**Set task:**
Reproduce exactly the opening lines of the listing, stopping after the line that contains "import Module from" and including it.

BEGIN Material

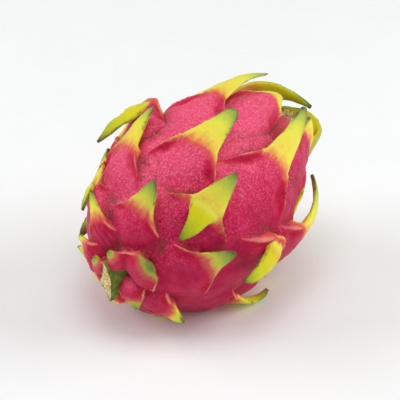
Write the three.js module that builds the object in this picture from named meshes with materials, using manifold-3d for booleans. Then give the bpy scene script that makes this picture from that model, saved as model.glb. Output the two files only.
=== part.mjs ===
// A whole dragon fruit lying on its side, crown end raised a little.
// Built along its own axis (+X from the cut stem to the crown), then tipped and set down on z = 0.
// All lengths are millimetres and all angles are degrees.
import * as THREE from "three";
import { mergeVertices } from "three/addons/utils/BufferGeometryUtils.js";
import Module from "manifold-3d";

// ---- the bare flesh under the scales
const STEM_REACH = 56.5; // from the middle of the fruit to its stem end
const CROWN_REACH = 55.0; // from the middle of the fruit to its crown end
const GIRTH_RADIUS = 39.0; // bare radius at the widest section
const WIDEST_AT = -8.0; // station of the widest section
const STEM_FULLNESS = 1.95; // 2 is an ellipse, more is blunter
const CROWN_FULLNESS = 1.9;
const BODY_RINGS = 14;
const BODY_SPOKES = 22;

// ---- the hollow in the crown and the dimple at the stem
const HOLLOW_AT = 60.0;
const HOLLOW_DEPTH = 20.0;
const HOLLOW_RADIUS = 15.5;
const DIMPLE_AT = -60.5;
const DIMPLE_DEPTH = 10.0;
const DIMPLE_RADIUS = 8.0;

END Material

**Output of the exercise:**
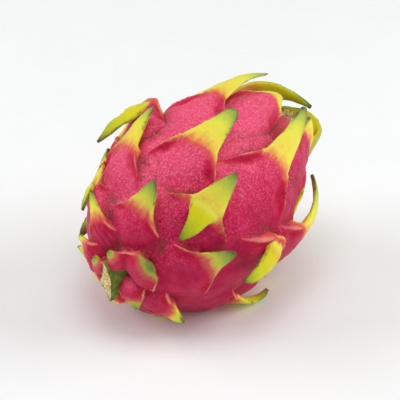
Write the three.js module that builds the object in this picture from named meshes with materials, using manifold-3d for booleans. Then give the bpy scene script that makes this picture from that model, saved as model.glb. Output the two files only.
=== part.mjs ===
// A whole dragon fruit lying on its side, crown end raised a little.
// Built along its own axis (+X from the cut stem to the crown), then tipped and set down on z = 0.
// All lengths are millimetres and all angles are degrees.
import * as THREE from "three";
import { mergeVertices } from "three/addons/utils/BufferGeometryUtils.js";
import Module from "manifold-3d";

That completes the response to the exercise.